Steven R. Powers served as an Assistant Attorney General in the Appellate Division of the Oregon Department of Justice before coming to the Board. In that role, he briefed and argued a variety of civil, administrative, and criminal cases before Oregon and federal appellate courts, and was a member of the team of attorneys who defended Oregon’s Death With Dignity Act before the Supreme Court of the United States. Mr. Powers received a Bachelor of Arts degree from Western State College of Colorado and his Juris Doctor degree from Willamette University College of Law. During law school, Mr. Powers was a Public Honors Fellow/Extern at the Oregon Supreme Court and following graduation he served as a Petitions Clerk for the Oregon Supreme Court. Term(s): 02/05/2007 - 06/30/2009

Darcey Baker

Prior to being appointed to the Board, Ms. Baker served as a parole and probation officer and unit supervisor with Clackamas County Community Corrections for 25 years. Ms. Baker is a recognized leader in sex offender notification and was instrumental in the enactment of SB 444 into law respective to predatory and sexually violent dangerous offenders. Additionally, Ms. Baker is an advocate of educating the public on sex offenders in our communities and a social service professional through her involvement with the Oregon Sex Offender Supervision Network. Ms. Baker is a 1979 graduate of Southern Oregon State College with a Bachelor of Science degree in Criminology. Term(s): 06/25/2004 - 12/10/2007 12/11/2007 - 12/10/2011

Candace Wheeler

Candace Wheeler possesses a Masters of Social Work from Portland State University and a Bachelors of Arts from Western Oregon University, as well as a certificate in paralegal studies. From 1999 to 2006, she was employed by the Oregon Department of Justice as a paralegal. She supported a team of attorneys representing the board and the Department of Corrections in civil and criminal appeals. Previous to her work with the Department of Justice, Ms. Wheeler worked for the Alaska Citizen’s Foster Care Review Board overseeing program development and day-to-day program service delivery, and spent many years as a social worker in the field of adoption and foster care placement. Term(s): 02/01/2006 - 01/31/2010

MEANWHILE, Back in Washington, DC, The US Supreme Court Says,

"We conclude there is a national consensus against capital punishment for the crime of child rape." - Kennedy v. Louisiana, to see the full opinion click here

Well, I for one did not even get a chance to vote on that national consensus. I'm not a big fan of the death penalty, but I could probably pull the trigger on these guys.


Bill McC said...

I am in favor of abolishing the death penalty, but I am prone to the same emotional reactions as any parent. All things considered, I'm glad the Supreme Court came out in favor of limitation, rather than expansion, of the death penalty. On an emotional level, though, assuming there's going to be a death penalty, I'd be okay if they established a standard to the effect that it is available only for adults who inflict grievous harm on kids.

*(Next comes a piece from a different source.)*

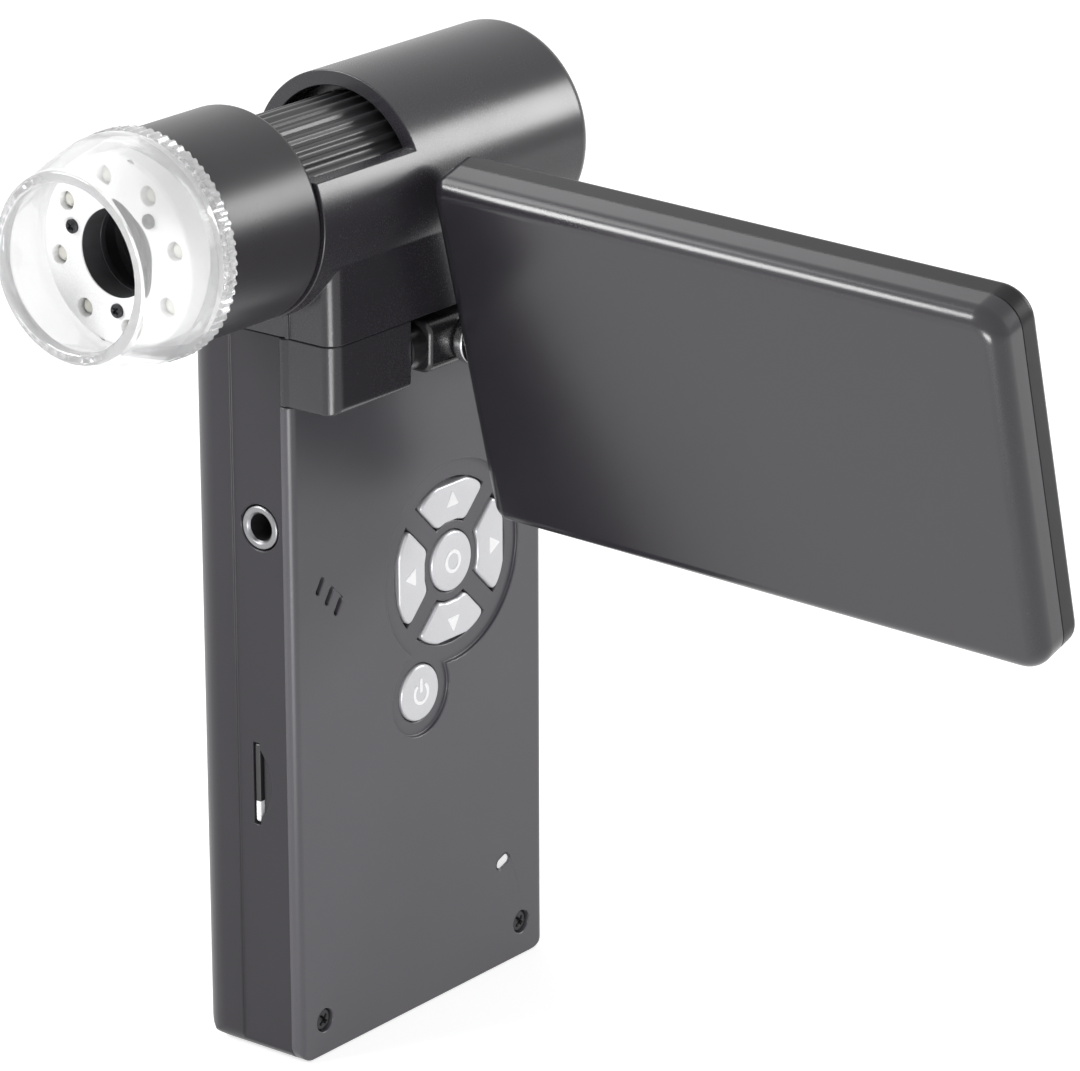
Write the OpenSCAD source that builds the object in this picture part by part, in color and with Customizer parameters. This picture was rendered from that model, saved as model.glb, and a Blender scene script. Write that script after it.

Now that I've thrown that out there, I'll just sit back and wait for President Obama to nominate me to fill the next vacancy on the Supreme Court.

WV said...

When I'm calmed down I agree with you, because we really don't have a reliable way to make sure death penalties are fairly handled. I'm originally from Massachusetts, where we executed 20 people for practicing witchcraft. So, when I hear the argument that there's no proof that any innocent American has ever been executed, I really wonder how anyone can say that. But morally I consider it an implementation problem rather than a pro-life issue.

Bill McC said...

I'm more or less with you, except that I'd argue that you have to throw in the towel on the death penalty if you believe the possibility of executing innocent people makes the system morally untenable, since there is no way to completely eliminate that possibility. I think that the most significant practical benefit (for many in our country, though not for me) of the death penalty is the catharsis provided by bloodletting. People get pissed off and like to lash back by killing criminals, which is quite understandable. However, I believe that indulging such emotions cheapens us as a country, and we would lift ourselves up morally by just saying once and for all that we're out of the business of revenge killing (and while we're bettering ourselves, we could give up torture, though that's another issue).

Our justice system has a whole boatload of "implementation problems", even more so in the imprisonment arena than with regard to the death penalty. If we figured out how to lock people up and throw away the key, we'd protect society as effectively as we do with the death penalty (in my ever so humble opinion). Stories about paroled, or potentially paroled, criminals like the one in your post don't don't have to lead to the conclusion that we ought to kill these people; they could just as well lead to the conclusion that we ought to make more frequent use of "life without parole" sentencing.

We put ourselves through so much as a country (massive resources spent, endless argument on moral grounds, racial tension, international controversy, etc.) for the death penalty, and for what, just so Texas and Florida can open up a few dozen beds a year in their prison systems? The cost/benefit analysis just doesn't support the death penalty.